Although the relationship between money and prices is broken in many economies due to deregulation and technological change, the central message of Friedman’s proposition remains basically intact. Inflation is a monetary phenomenon, eliminating other fictional possibilities. Price stability is a medium- to long-run notion where sustainability is the key. In Turkey’s case, we definitely have high inflation, it is easily identifiable as an unsustainable trend, therefore this calls on the central bank to know what it should do in a technical sense. That is to lower both inflation and the level of liquidity in the markets, if one can’t increase the level of production rapidly.
Put more clearly, unless the central bank of Turkey gets serious on inflation and raises interest rates to the tune of 200-400 basis points; it will not be able to prevent consumer prices from sticking in double digits, within the 13-15 percentage range.
However, even such a severe rate hike may not be enough. To lower prices on a sustained basis, cooperation with fiscal policy makers is vital.
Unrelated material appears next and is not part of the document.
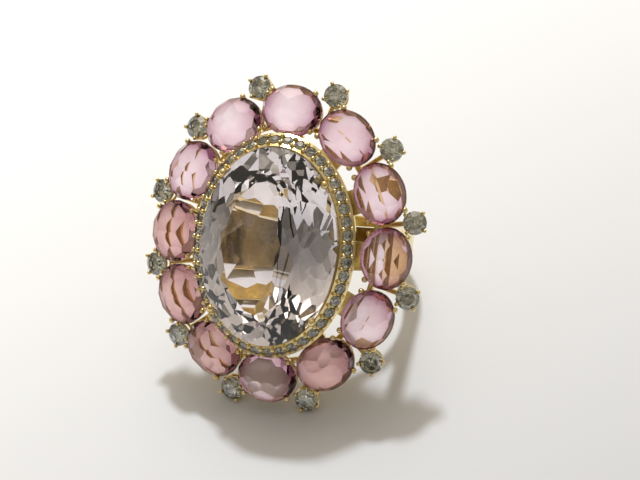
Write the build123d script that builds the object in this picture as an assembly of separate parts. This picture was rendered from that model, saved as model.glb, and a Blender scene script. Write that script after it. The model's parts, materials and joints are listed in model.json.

Unfortunately, given the government’s recently unveiled fiscal objectives in its medium-term plan, there is no room for the fiscal austerity that could have helped the central bank lower the inflation rate in Turkey.
So, Turkey is heading into 2019’s presidential and parliamentary elections with a pace of economic growth that is more and more of a burden on inflation with each marginal increase. Thus, perhaps someone should warn the government that troubles in the economy are not related to growth this time round, but to inflation, and those troubles could probably alter the election outcome.